Top Democrat officials with knowledge of the matter aren’t talking, but state campaign finance records shed some additional light: Hancock Whitney Bank is where the Florida Democratic Legislative Campaign Committee (FDLCC) does its banking. That’s the same committee now being targeted by Republicans for using PPP funds to run their legislative campaigns in House and Senate districts in key races across the state.
Another possible explanation lies eight hundred miles north, in Columbus, Ohio. There, the Ohio Democratic Party’s own PPP scandal, and how they dealt with it, may hold clues about what happened with the cash in Florida. Around the same time time that Florida Democrats were finding a way to skirt SBA rules in order to qualify for the loan, Ohio Democrats were doing the same thing. And when Ohio’s Democratic Party got caught, as with Florida, they, too, promised to return the cash.
Except, according to the Cleveland Plain Dealer, they didn’t:
After facing criticism for accepting a $333,876 forgivable loan from the federal Paycheck Protection Program, the Ohio Democratic Party on Thursday announced it will be converted to a private loan from its financial institution on Aug. 1 under repayment terms both parties agreed to.
In other words, Ohio Democrats found a way to game the system to fill their campaign coffers. In Ohio, the reaction was swift. Republicans blasted the move, and one Ohio state legislator introduced a bill requiring political organizations who took federal PPP money to return it.
Did Florida Democrats pull a similar scheme?
Twice over the past eight days, The Capitolist emailed questions to the FDP through party spokesperson Francis Swanson, including specific questions asking if FDP negotiated with their bank to convert the PPP funds into a new kind of loan.

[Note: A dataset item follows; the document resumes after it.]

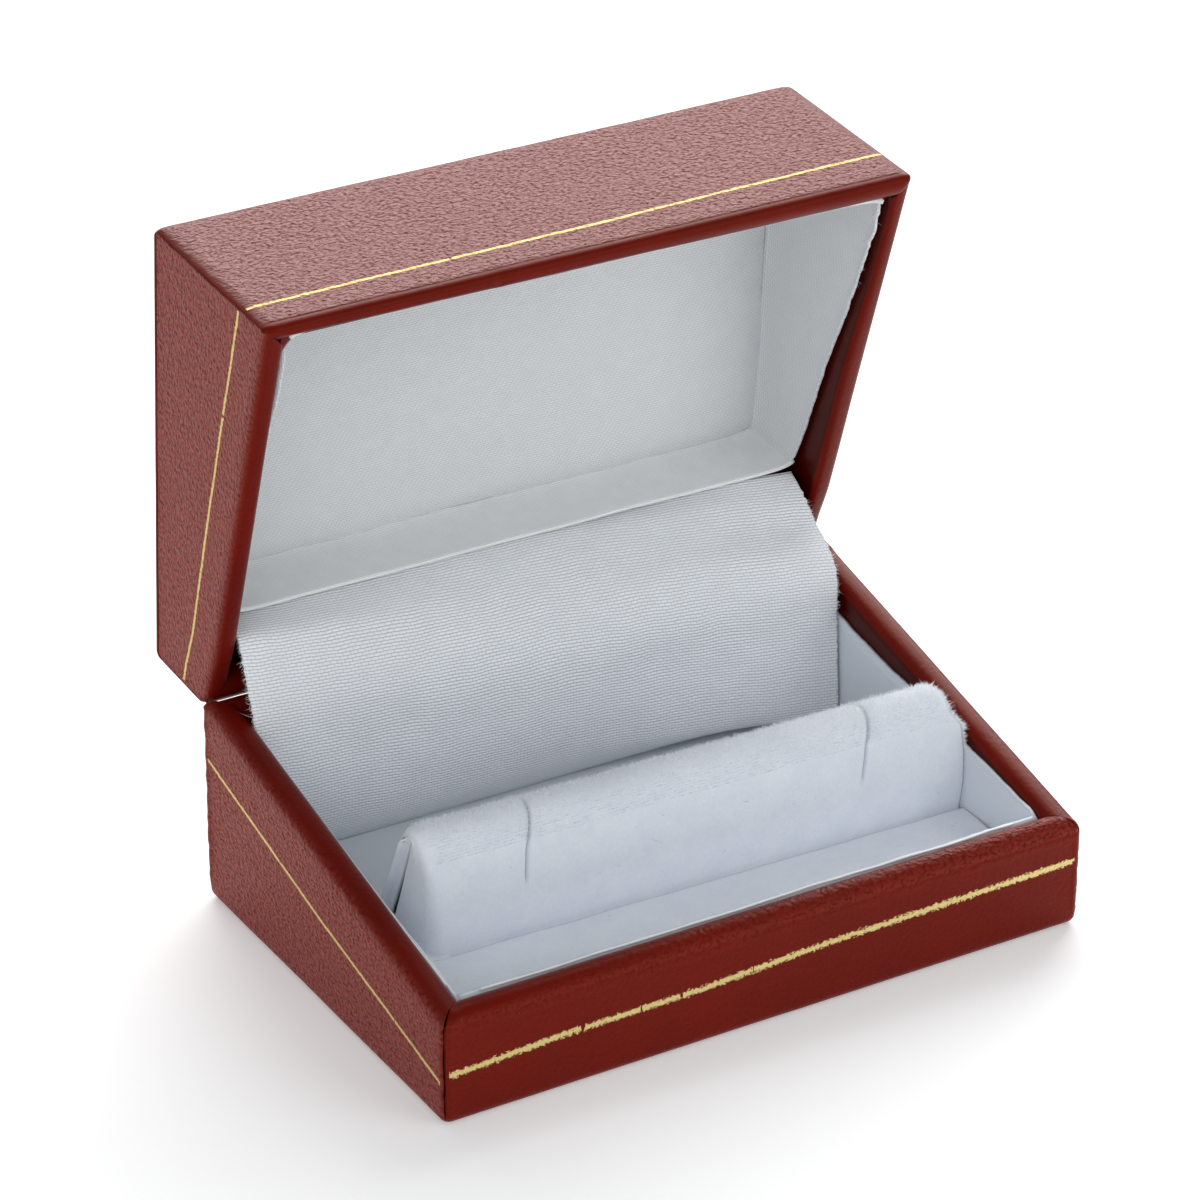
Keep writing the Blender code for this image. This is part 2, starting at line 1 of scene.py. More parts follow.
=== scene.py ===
"""Looks of the small hinged jewellery box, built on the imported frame. Lengths below are in millimetres."""
import math

import bpy
import numpy as np
from mathutils import Matrix, Vector, noise


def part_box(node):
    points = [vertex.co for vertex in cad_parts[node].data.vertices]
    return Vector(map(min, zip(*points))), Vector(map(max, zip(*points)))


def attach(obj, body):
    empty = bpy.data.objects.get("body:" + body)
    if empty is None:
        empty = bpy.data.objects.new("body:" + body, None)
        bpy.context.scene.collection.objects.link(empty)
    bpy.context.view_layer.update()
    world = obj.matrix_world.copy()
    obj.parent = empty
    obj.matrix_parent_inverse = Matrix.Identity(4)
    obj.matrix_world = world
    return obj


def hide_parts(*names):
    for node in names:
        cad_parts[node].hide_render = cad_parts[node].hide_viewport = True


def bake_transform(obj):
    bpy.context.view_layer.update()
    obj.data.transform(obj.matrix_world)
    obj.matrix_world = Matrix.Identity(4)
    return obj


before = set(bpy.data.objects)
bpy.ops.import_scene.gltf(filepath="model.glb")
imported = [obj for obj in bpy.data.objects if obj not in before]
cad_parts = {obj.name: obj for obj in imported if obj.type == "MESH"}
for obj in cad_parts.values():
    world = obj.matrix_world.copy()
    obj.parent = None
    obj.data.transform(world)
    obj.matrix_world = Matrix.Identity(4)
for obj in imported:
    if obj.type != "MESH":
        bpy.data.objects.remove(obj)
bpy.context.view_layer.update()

MM = 0.001
OPEN = math.radians(86.0)


def corners(node):
    """Lowest and highest corner of a CAD node in millimetres."""
    low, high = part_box(node)
    return np.array(low) / MM, np.array(high) / MM


pin_low, pin_high = corners("hinge_pin")
PIN_Y, PIN_Z = (pin_low[1] + pin_high[1]) / 2, (pin_low[2] + pin_high[2]) / 2
HALF_W = corners("base_right_wrap")[1][0]
HALF_D = -corners("base_front_wrap")[0][1]
TOP = 39.0
RIM = 2.6
BASE_FRONT, BASE_BACK = corners("base_front_wrap")[1][2] - 0.72, corners("base_back_wrap")[1][2]
LID_FRONT, LID_BACK = 13.4, 26.6
BACK_ROOM = 0.55  # how far the lid's back rim stays clear of the base's when open
NO_GOLD = 50.0  # a distance that keeps a leather surface free of the gold line
LINING_INSET = 3.3
HINGE_HALF = 20.6  # half the width of the gap the coverings leave for the hinge
FLAP_LENGTH, FLAP_HALF = 41.0, 36.2
RNG = np.random.default_rng(7)


def open_lid(points):
    """Closed-place points of the lid swung about the pin to where it stands at rest."""
    p = np.array(points, float)
    dy, dz = p[..., 1] - PIN_Y, p[..., 2] - PIN_Z
    p[..., 1] = PIN_Y + dy * math.cos(OPEN) + dz * math.sin(OPEN)
    p[..., 2] = PIN_Z - dy * math.sin(OPEN) + dz * math.cos(OPEN)
    return p


def lid_turn():
    """The same swing as a matrix in metres."""
    pin = Vector((0.0, PIN_Y * MM, PIN_Z * MM))
    return Matrix.Translation(pin) @ Matrix.Rotation(-OPEN, 4, "X") @ Matrix.Translation(-pin)


def wobble(p, size, seed=0.0):
    """Smooth noise in -1..1 at each point."""
    flat = np.asarray(p, float).reshape(-1, 3)
    out = np.array([noise.noise(Vector(q / size) + Vector((seed, seed * 1.7, -seed))) for q in flat])
    return out.reshape(np.asarray(p).shape[:-1])


def share(value):
    """A value held between 0 and 1."""
    return np.clip(value, 0, 1)


def stacked(*parts):
    """Coordinates, broadcast to one shape, as the last axis of one array."""
    return np.stack(np.broadcast_arrays(*parts), -1)


def add_object(name, data):
    item = bpy.data.objects.new(name, data)
    bpy.context.scene.collection.objects.link(item)
    return item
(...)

Swanson has not responded.
But the timeline fits. The claimed “loan repayment” as previously noted, was actually five, all sent on July 15th to Hancock Whitney Bank, in transaction sizes similar to how the money was first transferred into the FDP’s executive committee:
The same day, the Florida Democratic Party Executive Committee paid 243 employees a total of $511,440. Then, just six days later, the Florida Democratic Legislative Campaign Committee (FDLCC) collected a transfer of $350,000 from the Florida Democratic Party. The following day, another transfer came to the FDLCC from FDP, this time of $50,000, for a total of $400,000, all sent to the same bank that FDP sent the ill-gotten PPP loan repayment cash. The following week, FDP paid another $826,428 in payroll to its employees.
Where did all that cash come from? If they did manage to “convert” the PPP loan into cash of a different kind, it raises all sorts of new questions, not the least of which is whether or not the PPP funds were used as collateral, or leverage. Were the funds ever actually returned to the Small Business Administration?
If the FDP wasn’t straight with its public statements about the ultimate disposition of the loan, it would mark the third scandal related to the PPP loan program. The first scandal centers on the facts related to how Democrats conspired to get the loan in the first place. Those questions remain unanswered. The second scandal is the question of how Democrats moved the money from a corporation, which is prohibited from giving to a federal campaign committee, to the Florida Democratic Party’s (federal) executive committee.
Whatever the facts, Democrats aren’t talking, and appear unlikely to disclose the facts unless they’re compelled to do so.